More often than not, however, the divide in seismic safety falls along an economic line paralleling downtown’s dual population.
Actress Joy Osmanski sees it every day when she walks her poodle terrier Arlo past the sewing factory a block down her street.
She often hears the whirring of machines through windows thrown wide open on scorching days and wonders what it must be like to be working inside.
“The mystery of that sewing factory fascinates me. It’s part of the fabric of downtown,” she said.
Osmanski has lived for two years in one of the retrofitted Santee Court lofts at Los Angeles and 7th streets. But other buildings nearby lack that protection.
“That’s a weird disconnect to me,” she said.
A block south of Osmanski’s loft, a Times analysis found seven concrete buildings that have not been retrofitted.
On the top floor of one of them, about 20 people sew, cut and fold in stations organized into four rows.
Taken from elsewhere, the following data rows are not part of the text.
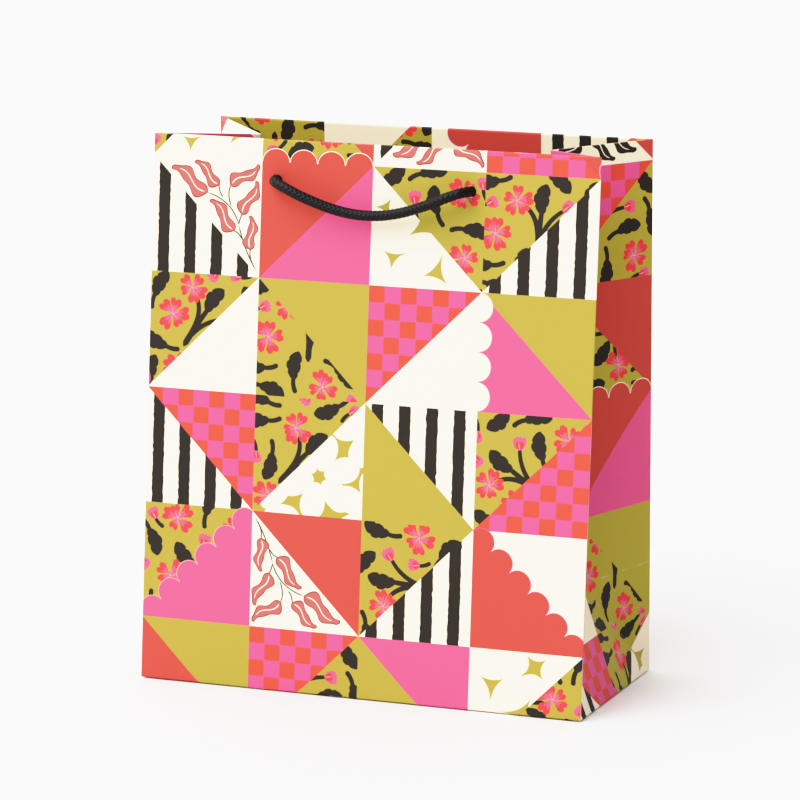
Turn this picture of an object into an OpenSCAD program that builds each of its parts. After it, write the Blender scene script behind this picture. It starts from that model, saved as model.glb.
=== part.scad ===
// Paper gift bag with rope handles. One printed sheet, folded along creases into a front, a rear,
// two pushed-in gussets and a block bottom, with a turned-in top over two stiffening cards,
// a loose base board, and a knotted rope through the front and another through the rear.
// The front faces -Y, +Z is up, and the origin is at the middle of the underside.

/* [Bag] */
// Width of the front and the rear
bag_w = 208; // [180:2:240]
// Depth of the base, from front to rear
bag_d = 104; // [96:2:116]
// Height of the sheet, measured along the front
bag_h = 246; // [220:2:290]
// Angle at which the front and the rear lean inwards
lean = 3.2; // [2.4:0.1:3.6]
// Thickness of the paper
paper_t = 0.3; // [0.2:0.05:0.4]

/* [Top] */
// Depth of the turned-in hem
hem_h = 38; // [32:1:44]
// Height of the stiffening cards inside the hem
card_h = 34; // [28:1:36]
// Thickness of the stiffening cards
card_t = 1; // [0.6:0.1:1.2]

/* [Base] */
// Overlap of the two long flaps of the base
flap_overlap = 24; // [16:2:36]
// Thickness of the loose base board
board_t = 1.2; // [0.8:0.1:1.6]
// Gap left around the base board
board_gap = 3; // [2.5:0.5:5]

/* [Handles] */
// Thickness of the rope
rope_d = 4.6; // [3.6:0.1:5]
// Distance between the two holes of a handle
hole_spacing = 90; // [84:2:104]
// Distance from the top edge down to the middle of a hole
hole_drop = 18; // [16:1:22]
// Diameter of a punched hole
hole_d = 5.4; // [5.2:0.1:6]
// Diameter of a knot
knot_d = 11; // [10:0.5:13]

/* [Hidden] */

olive = [0.83, 0.77, 0.35];
pink = [1, 0.44, 0.68];
coral = [0.91, 0.33, 0.31];
cream = [0.99, 0.97, 0.92];
black = [0.05, 0.05, 0.06];

half = bag_d / 2;
// Gap between layers that lie on each other, and the strip left clear at a crease
layer_gap = 0.05;
crease_gap = 0.5;
// Where the stack of panel, card and hem begins, in from a corner of the mouth
corner_gap = 4;
card_depth = paper_t + layer_gap;
hem_depth = card_depth + card_t + layer_gap;
hem_inside = hem_depth + paper_t;
base_layer = paper_t + layer_gap;
board_z = 3 * base_layer;
hole_x = hole_spacing / 2;
hole_s = bag_h - hole_drop;

// Creases of the right gusset. Each point is given by its height s along the sheet.
function front_edge(s) = [bag_w / 2, -half + s * sin(lean), s * cos(lean)];
apex_z = half * tan(45 - lean / 2);
apex_in = sqrt(half * half - apex_z * apex_z);
crease_drop = half * cos(lean) - apex_z;
function mid_crease(s) = [
    bag_w / 2 - sqrt(pow(half, 2) - pow(half - s * sin(lean), 2) - pow(crease_drop, 2)),
    0,
    s * cos(lean) - crease_drop
];
apex = [bag_w / 2 - apex_in, 0, apex_z];

function unit(v) = v / norm(v);

// A closed solid through rings of points, each ring in the same order
module loft(rings) {
    n = len(rings[0]);
    last = len(rings) - 1;
    polyhedron(
        points = [for (ring = rings) each ring],
        faces = concat(
            [[for (j = [0:n - 1]) j]],
            [for (i = [0:last - 1], j = [0:n - 1]) let (k = (j + 1) % n, a = i * n, b = a + n)
                each [[a + j, b + j, b + k], [a + j, b + k, a + k]]],
            [[for (j = [n - 1:-1:0]) last * n + j]]
        )
    );
}

// Places on the gusset that its layers share, so that they lie flat on each other: heights s up
// the sheet, and distances u in from the front edge
seam_top = bag_h - hem_h - 1;
seam_u = [corner_gap, 16];
below_hem = [for (i = [0:8]) half + crease_gap + (seam_top - half - crease_gap) * i / 8];
beside_hem = [for (i = [0:3]) bag_h - hem_h + hem_h * i / 3];
middle_u = half - 0.05;

// A thin plate on the front half of the right gusset, lying depth inside the outer face. It goes
// through every pair of the heights and distances, with the same diagonals on both of its faces.
module gusset_plate(heights, distances, depth, t) {
    n = len(distances);
    count = len(heights) * n;
    top = len(heights) - 1;
    function at(s, u, d) =
        let (a = front_edge(s), along = unit(mid_crease(s) - a))
        a + along * u + unit([-along.y, along.x, 0]) * d;
    function strip(edge) = [
        for (i = [1:len(edge) - 1]) let (p = edge[i - 1], q = edge[i])
            each [[p, q, q + count], [p, q + count, p + count]]
    ];
    polyhedron(
        points = [for (d = [depth, depth + t], s = heights, u = distances) at(s, u, d)],
        faces = concat(
            [for (i = [0:top - 1], j = [0:n - 2]) let (a = i * n + j, b = a + n)
                each [[a, b, b + 1], [a, b + 1, a + 1]]],
            [for (i = [0:top - 1], j = [0:n - 2]) let (a = count + i * n + j, b = a + n)
                each [[a, b + 1, b], [a, a + 1, b + 1]]],
            strip([for (j = [0:n - 1]) j]),
            strip([for (i = [0:top]) i * n + n - 1]),
            strip([for (j = [n - 1:-1:0]) top * n + j]),
            strip([for (i = [top:-1:0]) i * n])
        )
    );
}

// A triangular plate between three creases, with its edges drawn in by the crease gap
module facet(p, q, r) {
    a = norm(q - r);
    b = norm(r - p);
    c = norm(p - q);
    middle = (a * p + b * q + c * r) / (a + b + c);
    normal = cross(q - p, r - p);
    inner_radius = norm(normal) / (a + b + c);
    outer = [for (v = [p, q, r]) middle + (v - middle) * (1 - crease_gap / inner_radius)];
    loft([outer, [for (v = outer) v + unit(normal) * paper_t]]);
}

// Puts a flat shape on the front: x across, y up the sheet, depth inside the outer face
module on_front(depth, t) {
    translate([0, -half, 0]) rotate([90 - lean, 0, 0]) translate([0, 0, -depth - t])
        linear_extrude(t) children();
}

module holes() {
    for (x = [-hole_x, hole_x]) translate([x, hole_s]) circle(d = hole_d, $fn = 48);
}

module rear() {
    mirror([0, 1, 0]) children();
}

module left() {
    mirror([1, 0, 0]) children();
}

// The outer panels
module panel() {
    on_front(0, paper_t) difference() {
        translate([-bag_w / 2, base_layer]) square([bag_w, bag_h - base_layer]);
        holes();
    }
}

module front_panel() color(olive) panel();
module rear_panel() color(pink) rear() panel();

// The gussets, folded inwards along a middle crease
module gusset_half() {
    gusset_plate(
        concat(below_hem, beside_hem), concat([2 * crease_gap], seam_u, [middle_u]), 0, paper_t
    );
}

module right_gusset_front() color(coral) gusset_half();
module right_gusset_rear() color(coral) rear() gusset_half();
module left_gusset_front() color(cream) left() gusset_half();
module left_gusset_rear() color(cream) left() rear() gusset_half();

// The lowest part of a gusset, below the creases that run up from the corners of the base
module gusset_foot() {
    translate([bag_w / 2, 0, 0]) rotate([0, -asin(apex_in / half), 0]) rotate([90, 0, 90])
        translate([0, 0, -paper_t]) linear_extrude(paper_t)
            polygon([[2 - half, base_layer], [half - 2, base_layer], [0, half - 1]]);
}

module right_gusset_foot() color(olive) gusset_foot();
module left_gusset_foot() color(olive) left() gusset_foot();

module corner() {
    facet(front_edge(0), front_edge(half), apex);
}

module right_front_corner() color(pink) corner();
module right_rear_corner() color(pink) rear() corner();
module left_front_corner() color(pink) left() corner();
module left_rear_corner() color(pink) left() rear() corner();

// The block bottom: two long flaps with mitred ends under two side flaps
module long_flap(level) {
    reach = half + flap_overlap / 2;
    // A flap above another starts inside the panel it is folded from
    start = level * (base_layer + layer_gap);
    translate([0, -half, level * base_layer]) linear_extrude(paper_t)
        polygon([
            [start - bag_w / 2, start], [bag_w / 2 - start, start],
            [bag_w / 2 - reach, reach], [reach - bag_w / 2, reach]
        ]);
}

module side_flap() {
    inset = 2 * crease_gap;
    translate([bag_w / 2 - half, inset - half, 2 * base_layer]) linear_extrude(paper_t)
        square([half - inset, bag_d - 2 * inset]);
}

module front_base_flap() color(olive) long_flap(0);
module rear_base_flap() color(cream) rear() long_flap(1);
module right_base_flap() color(cream) side_flap();
module left_base_flap() color(cream) left() side_flap();

// The glued seam, inside the rear half of the left gusset
module side_seam_flap() {
    color(cream) left() rear() gusset_plate(below_hem, seam_u, card_depth, paper_t);
}

// The turned-in top: a hem with a fold over the edge of the card, and the card inside it
module hem() {
    w = bag_w - 2 * corner_gap;
    on_front(hem_depth, paper_t) difference() {
        translate([-w / 2, bag_h - hem_h]) square([w, hem_h]);
        holes();
    }
    on_front(card_depth, hem_inside - card_depth)
        translate([-w / 2, bag_h - paper_t]) square([w, paper_t]);
}

module card() {
    w = bag_w - 2 * corner_gap;
    on_front(card_depth, card_t) difference() {
        translate([-w / 2, bag_h - card_h - paper_t - layer_gap]) square([w, card_h]);
        holes();
    }
}

module gusset_hem() {
    gusset_plate(beside_hem, concat(seam_u, [middle_u]), card_depth, paper_t);
}

module front_hem() color(cream) hem();
module rear_hem() color(cream) rear() hem();
module right_front_hem() color(cream) gusset_hem();
module right_rear_hem() color(cream) rear() gusset_hem();
module left_front_hem() color(cream) left() gusset_hem();
module left_rear_hem() color(cream) left() rear() gusset_hem();
module front_card() color([0.82, 0.8, 0.76]) card();
module rear_card() color([0.82, 0.8, 0.76]) rear() card();

// The loose board that lies on the flaps of the base
module base_board() {
    color([0.9, 0.89, 0.86]) translate([board_gap - bag_w / 2, board_gap - half, board_z])
        cube([bag_w - 2 * board_gap, bag_d - 2 * board_gap, board_t]);
}

// The rope's route, from one hole: across from the hole, up the sheet, and out from the front.
// The loop hangs in front, and each end goes through its hole and hangs inside.
LOOP = [
    [-5, -1.5, 8.4], [-9, -3.1, 9.2], [-14, -5.3, 9.2], [-20, -7.6, 8.6], [-28, -10.2, 7.8],
    [-36.5, -12, 7.2]
];
LOOP_MIDDLE = [-12.6, 7];
END = [
    [-5, -1.5, 8.4], [-2.4, -0.5, 7.2], [-0.6, -0.1, 4.4], [0, 0, 1], [0, 0, -3],
    [0.2, -0.8, -6.8], [0.5, -3.4, -10], [0.8, -7.4, -12], [1, -14, -12.8], [1, -26, -13.5],
    [0.8, -42, -14.4], [1.2, -58, -15.4], [1.5, -72, -16.2]
];
KNOT = END[len(END) - 1];

// A point of the route, on the right of the front
function on_route(p) = [
    hole_x + p.x,
    -half + (hole_s + p.y) * sin(lean) - p.z * cos(lean),
    (hole_s + p.y) * cos(lean) + p.z * sin(lean)
];
function flip(p) = [-p.x, p.y, p.z];

// The rope's direction at point i: first and last are given, the others follow their neighbours
function heading(path, i, first, last) =
    i == 0 ? first : i == len(path) - 1 ? last : unit(path[i + 1] - path[i - 1]);
function square_to(v, d) = unit(v - d * (v * d));
function ring(p, d, n, r) = let (m = cross(d, n)) [
    for (j = [0:9]) p + r * (n * cos(36 * j) - m * sin(36 * j))
];

// A tube along a path, with each ring turned as little as the path allows
module tube(path, first, last) {
    start = square_to([0.2, 0.3, 1], first);
    loft([
        for (
            i = 0, n = start;
            i < len(path);
            i = i + 1, n = i < len(path) ? square_to(n, heading(path, i, first, last)) : n
        )
        ring(path[i], heading(path, i, first, last), n, rope_d / 2)
    ]);
}

module handle() {
    // The loop stops just short of the rope's fixed ends, so that it can swing clear of them
    short = [0.3, 0, 0];
    right_side = [for (i = [0:len(LOOP) - 1]) on_route(i == 0 ? LOOP[i] - short : LOOP[i])];
    middle = on_route([-hole_x, LOOP_MIDDLE[0], LOOP_MIDDLE[1]]);
    left_side = [for (i = [len(LOOP) - 1:-1:0]) flip(right_side[i])];
    tube(concat(right_side, [middle], left_side), [-1, 0, 0], [-1, 0, 0]);
}

module rope_end() {
    tube([for (p = END) on_route(p)], [1, 0, 0], [0, 0, -1]);
}

module knot() {
    translate(on_route(KNOT)) {
        difference() {
            translate([0, 0, -0.42 * knot_d]) sphere(d = knot_d, $fn = 32);
            translate([-knot_d, -knot_d, 0]) cube(2 * knot_d);
        }
        translate([0, 0, -knot_d - 4]) cylinder(d = rope_d, h = 6, $fn = 32);
    }
}

module front_handle() color(black) handle();
module front_right_rope_end() color(black) rope_end();
module front_left_rope_end() color(black) left() rope_end();
module front_right_knot() color(black) knot();
module front_left_knot() color(black) left() knot();
module rear_handle() color(black) rear() handle();
module rear_right_rope_end() color(black) rear() rope_end();
module rear_left_rope_end() color(black) left() rear() rope_end();
module rear_right_knot() color(black) rear() knot();
module rear_left_knot() color(black) left() rear() knot();

front_panel();
rear_panel();
left_gusset_front();
left_gusset_rear();
right_gusset_front();
right_gusset_rear();
left_gusset_foot();
right_gusset_foot();
left_front_corner();
left_rear_corner();
right_front_corner();
right_rear_corner();
front_base_flap();
rear_base_flap();
left_base_flap();
right_base_flap();
side_seam_flap();
front_hem();
rear_hem();
left_front_hem();
left_rear_hem();
right_front_hem();
right_rear_hem();
front_card();
rear_card();
base_board();
front_handle();
front_left_rope_end();
front_right_rope_end();
front_left_knot();
front_right_knot();
rear_handle();
rear_left_rope_end();
rear_right_rope_end();
rear_left_knot();
rear_right_knot();
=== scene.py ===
"""Looks of the paper gift bag: one printed sheet folded round the frame, its hems, base and ropes.

The flat sheet has two coordinates in millimetres: u runs round the bag from the front left corner,
and s runs up from the crease at the base. The print is laid out on the flat sheet in squares, cut
into triangles along its edges, and then folded: every paper piece is a part of the same fold.
"""

from functools import partial
from math import atan2, cos, hypot, pi, radians, sin, tan

import bpy
import numpy as np
from mathutils import Matrix, Vector
from mathutils.geometry import delaunay_2d_cdt


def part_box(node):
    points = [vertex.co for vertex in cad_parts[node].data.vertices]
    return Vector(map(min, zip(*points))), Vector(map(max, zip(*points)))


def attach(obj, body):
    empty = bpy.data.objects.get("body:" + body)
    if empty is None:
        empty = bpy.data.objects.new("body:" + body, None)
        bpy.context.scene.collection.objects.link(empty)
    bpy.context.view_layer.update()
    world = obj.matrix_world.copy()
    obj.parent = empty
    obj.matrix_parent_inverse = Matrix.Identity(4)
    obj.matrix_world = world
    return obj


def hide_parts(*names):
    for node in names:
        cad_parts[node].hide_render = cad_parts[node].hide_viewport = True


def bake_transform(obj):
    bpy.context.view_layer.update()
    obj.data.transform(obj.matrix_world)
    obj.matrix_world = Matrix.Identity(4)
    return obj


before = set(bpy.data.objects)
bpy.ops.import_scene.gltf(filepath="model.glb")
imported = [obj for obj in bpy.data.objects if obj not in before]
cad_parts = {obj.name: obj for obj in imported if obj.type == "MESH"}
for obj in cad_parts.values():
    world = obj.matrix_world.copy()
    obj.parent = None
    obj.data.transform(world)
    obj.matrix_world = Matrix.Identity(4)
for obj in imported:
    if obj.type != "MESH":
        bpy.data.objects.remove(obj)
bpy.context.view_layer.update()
MM = 0.001

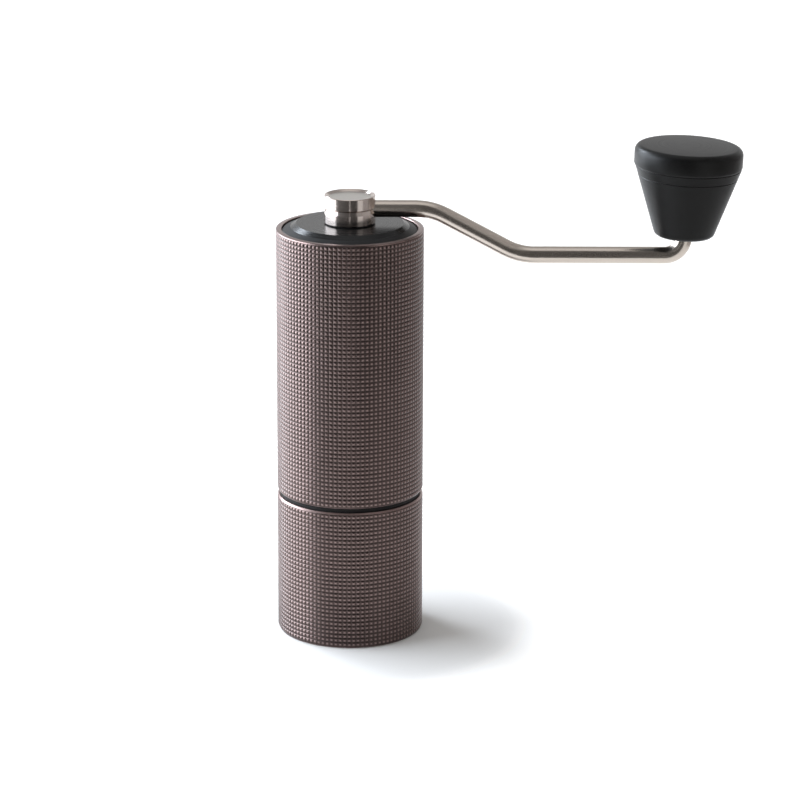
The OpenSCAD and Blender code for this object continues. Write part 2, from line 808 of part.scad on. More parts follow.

In the back, two more workers trim straying threads and inspect rows of sea-foam-green T-shirts on their way to Forever 21.
Their boss, David Lee, said he just couldn’t worry about an earthquake.
“Earthquake? Earthquake?” he asked, repeating for emphasis. “Building destroyed? Destroyed. What can I do? It’s natural. If I die, I die.”
While Lee hangs on to an industry that is slowly being pushed out of downtown by gentrification, hip merchants are moving into those same buildings.
Designer Madeleine Haddad rents a second-floor fashion showroom in a five-story unretrofitted building on South Los Angeles Street.
Haddad’s decision to rent there was dictated by the large space at the right price, far better than she would do on Melrose Avenue. Earthquake safety was not on her mind at all. She shrugged it off as a secondary concern.
“I’m not worried,” Haddad said. “The only question I asked is how much is the rent. I know Wilshire Boulevard, maybe those buildings are adapted to earthquakes, but it’s much more expensive.”
Her building is owned by Ebby Tabariai, who bought it a few years back to save his first-floor apparel business from the loft craze. Tabariai said his rents barely cover his costs, and he has not looked into whether the building should be retrofitted.